Object data in JSON
+ + +
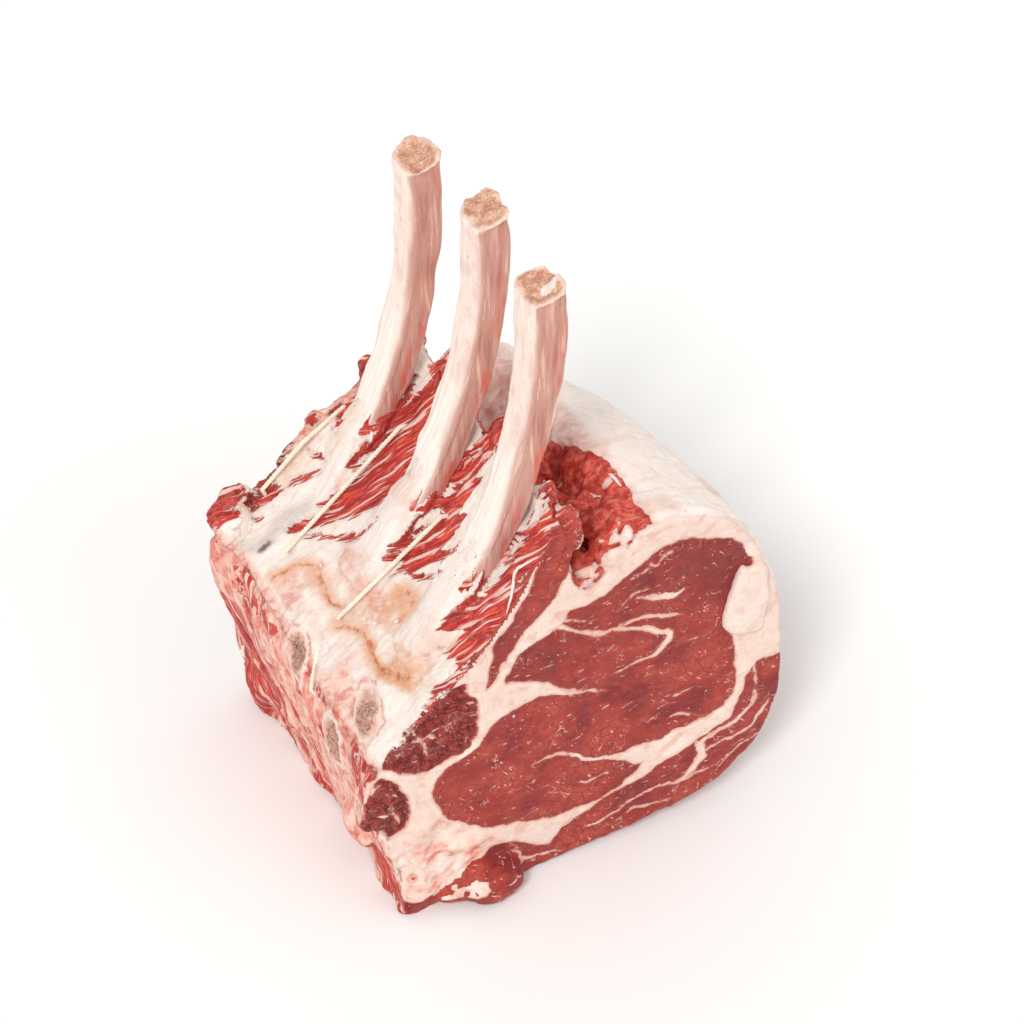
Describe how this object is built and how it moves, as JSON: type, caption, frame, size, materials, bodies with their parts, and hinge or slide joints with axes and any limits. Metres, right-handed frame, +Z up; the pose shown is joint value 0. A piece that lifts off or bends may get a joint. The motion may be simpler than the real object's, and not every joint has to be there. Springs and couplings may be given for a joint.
{
  "type": "raw beef rib roast",
  "caption": "Raw frenched beef rib joint with long bare rib bones, a fat cap and marbled cut faces, standing on its feather-bone side.",
  "frame": {"origin": "middle of the joint's box, on the surface that it stands on", "axes": "+Z up along the bare ribs, -Y out of the front cut face, -X out of the chine side, +X out of the fat cap side"},
  "size_m": [0.2027, 0.166, 0.3092],
  "materials": {
    "muscle": "raw beef muscle, moist cut face",
    "fat": "firm raw beef fat, satin",
    "bone": "scraped raw rib bone, satin",
    "twine": "twisted cotton butcher's twine, matt"
  },
  "bodies": {
    "root": {"eye_meat": "muscle", "fat_cap": "fat", "outer_strip": "muscle", "rib_1": "bone", "rib_2": "bone", "rib_3": "bone", "sawn_bone_1": "bone", "sawn_bone_2": "bone", "sawn_bone_3": "bone", "twine_1": "twine", "twine_2": "twine", "twine_3": "twine", "twine_4": "twine"}
  },
  "joints": []
}
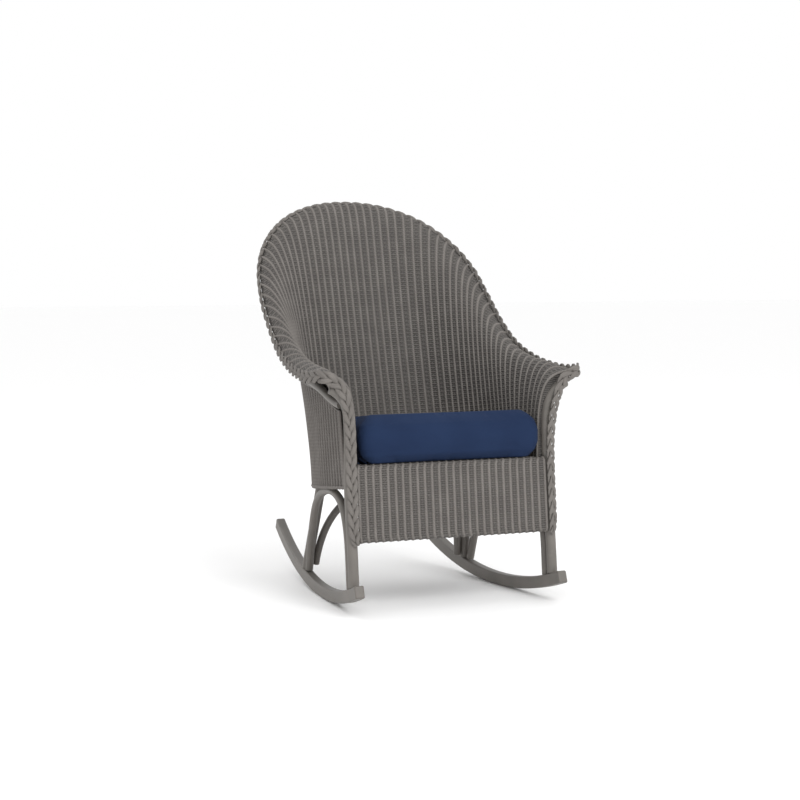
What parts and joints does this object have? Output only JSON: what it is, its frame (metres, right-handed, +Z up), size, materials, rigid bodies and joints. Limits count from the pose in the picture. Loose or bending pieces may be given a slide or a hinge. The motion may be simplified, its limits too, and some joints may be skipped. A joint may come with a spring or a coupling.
{
  "type": "outdoor rocking chair",
  "caption": "Woven high-back rocking chair with flared arms, bent pole legs on curved runners and a loose navy seat cushion.",
  "frame": {"origin": "middle of the footprint on the ground, with the chair standing at rest on its runners", "axes": "+Z up; the chair's front faces -Y; +X to the right of someone who looks at the front"},
  "size_m": [0.7392, 0.8198, 1.0444],
  "materials": {
    "painted_pole": "satin",
    "woven_fibre": "matte",
    "braided_fibre": "matte",
    "cushion_cloth": "matte",
    "slat_wood": "matte",
    "zinc_steel": "satin"
  },
  "bodies": {
    "chair": {"runner_left": "painted_pole", "runner_right": "painted_pole", "front_post_left": "painted_pole", "front_post_right": "painted_pole", "rear_leg_left": "painted_pole", "rear_leg_right": "painted_pole", "side_arch_left": "painted_pole", "side_arch_right": "painted_pole", "arm_rail_left": "painted_pole", "arm_rail_right": "painted_pole", "post_braid_left": "braided_fibre", "post_braid_right": "braided_fibre", "front_runner_screw_left": "zinc_steel", "front_runner_screw_right": "zinc_steel", "rear_runner_screw_left": "zinc_steel", "rear_runner_screw_right": "zinc_steel", "rear_arch": "painted_pole", "seat_frame": "painted_pole", "front_top_rail": "painted_pole", "front_bottom_rail": "painted_pole", "rim_pole": "painted_pole", "woven_shell": "woven_fibre", "woven_skirt": "woven_fibre", "woven_apron": "woven_fibre", "rim_braid": "braided_fibre", "seat_slat_1": "slat_wood", "seat_slat_2": "slat_wood", "seat_slat_3": "slat_wood", "seat_slat_4": "slat_wood", "seat_slat_5": "slat_wood", "seat_slat_6": "slat_wood", "seat_slat_7": "slat_wood"},
    "cushion": {"seat_cushion": "cushion_cloth"}
  },
  "joints": [
    {"name": "cushion_lift", "type": "slide", "parent": "chair", "child": "cushion", "axis": [0, 0, 1], "range_m": [0, 0.3]}
  ]
}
+ + +
WORK TO COMPLETE: Extract each record, keeping it identical to the original.

RESULT OF THE EXERCISE:
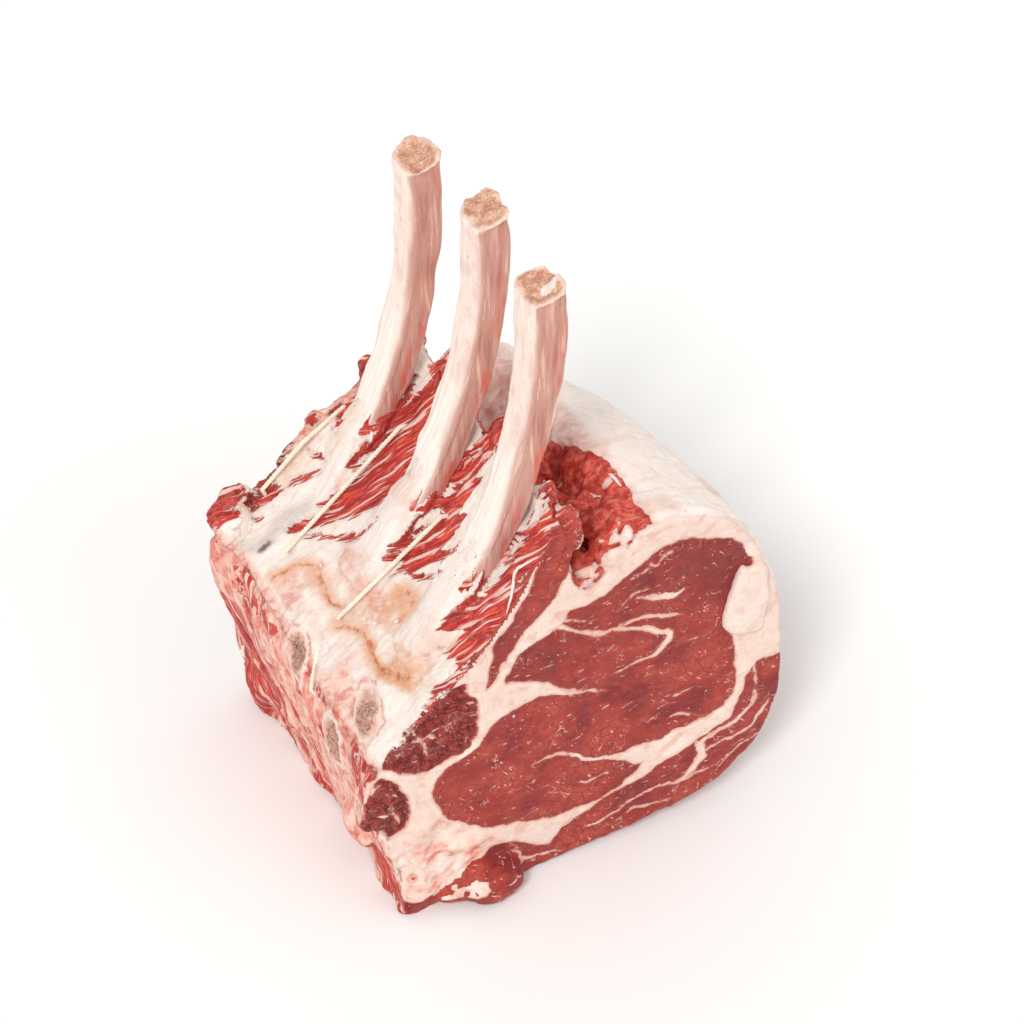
Describe how this object is built and how it moves, as JSON: type, caption, frame, size, materials, bodies with their parts, and hinge or slide joints with axes and any limits. Metres, right-handed frame, +Z up; the pose shown is joint value 0. A piece that lifts off or bends may get a joint. The motion may be simpler than the real object's, and not every joint has to be there. Springs and couplings may be given for a joint.
{
  "type": "raw beef rib roast",
  "caption": "Raw frenched beef rib joint with long bare rib bones, a fat cap and marbled cut faces, standing on its feather-bone side.",
  "frame": {"origin": "middle of the joint's box, on the surface that it stands on", "axes": "+Z up along the bare ribs, -Y out of the front cut face, -X out of the chine side, +X out of the fat cap side"},
  "size_m": [0.2027, 0.166, 0.3092],
  "materials": {
    "muscle": "raw beef muscle, moist cut face",
    "fat": "firm raw beef fat, satin",
    "bone": "scraped raw rib bone, satin",
    "twine": "twisted cotton butcher's twine, matt"
  },
  "bodies": {
    "root": {"eye_meat": "muscle", "fat_cap": "fat", "outer_strip": "muscle", "rib_1": "bone", "rib_2": "bone", "rib_3": "bone", "sawn_bone_1": "bone", "sawn_bone_2": "bone", "sawn_bone_3": "bone", "twine_1": "twine", "twine_2": "twine", "twine_3": "twine", "twine_4": "twine"}
  },
  "joints": []
}
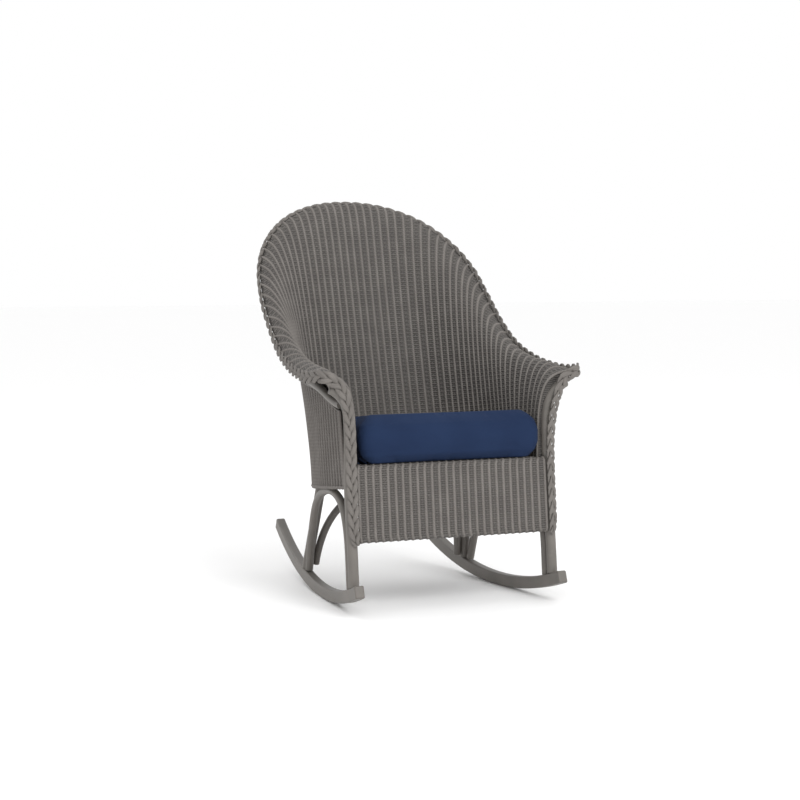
What parts and joints does this object have? Output only JSON: what it is, its frame (metres, right-handed, +Z up), size, materials, rigid bodies and joints. Limits count from the pose in the picture. Loose or bending pieces may be given a slide or a hinge. The motion may be simplified, its limits too, and some joints may be skipped. A joint may come with a spring or a coupling.
{
  "type": "outdoor rocking chair",
  "caption": "Woven high-back rocking chair with flared arms, bent pole legs on curved runners and a loose navy seat cushion.",
  "frame": {"origin": "middle of the footprint on the ground, with the chair standing at rest on its runners", "axes": "+Z up; the chair's front faces -Y; +X to the right of someone who looks at the front"},
  "size_m": [0.7392, 0.8198, 1.0444],
  "materials": {
    "painted_pole": "satin",
    "woven_fibre": "matte",
    "braided_fibre": "matte",
    "cushion_cloth": "matte",
    "slat_wood": "matte",
    "zinc_steel": "satin"
  },
  "bodies": {
    "chair": {"runner_left": "painted_pole", "runner_right": "painted_pole", "front_post_left": "painted_pole", "front_post_right": "painted_pole", "rear_leg_left": "painted_pole", "rear_leg_right": "painted_pole", "side_arch_left": "painted_pole", "side_arch_right": "painted_pole", "arm_rail_left": "painted_pole", "arm_rail_right": "painted_pole", "post_braid_left": "braided_fibre", "post_braid_right": "braided_fibre", "front_runner_screw_left": "zinc_steel", "front_runner_screw_right": "zinc_steel", "rear_runner_screw_left": "zinc_steel", "rear_runner_screw_right": "zinc_steel", "rear_arch": "painted_pole", "seat_frame": "painted_pole", "front_top_rail": "painted_pole", "front_bottom_rail": "painted_pole", "rim_pole": "painted_pole", "woven_shell": "woven_fibre", "woven_skirt": "woven_fibre", "woven_apron": "woven_fibre", "rim_braid": "braided_fibre", "seat_slat_1": "slat_wood", "seat_slat_2": "slat_wood", "seat_slat_3": "slat_wood", "seat_slat_4": "slat_wood", "seat_slat_5": "slat_wood", "seat_slat_6": "slat_wood", "seat_slat_7": "slat_wood"},
    "cushion": {"seat_cushion": "cushion_cloth"}
  },
  "joints": [
    {"name": "cushion_lift", "type": "slide", "parent": "chair", "child": "cushion", "axis": [0, 0, 1], "range_m": [0, 0.3]}
  ]
}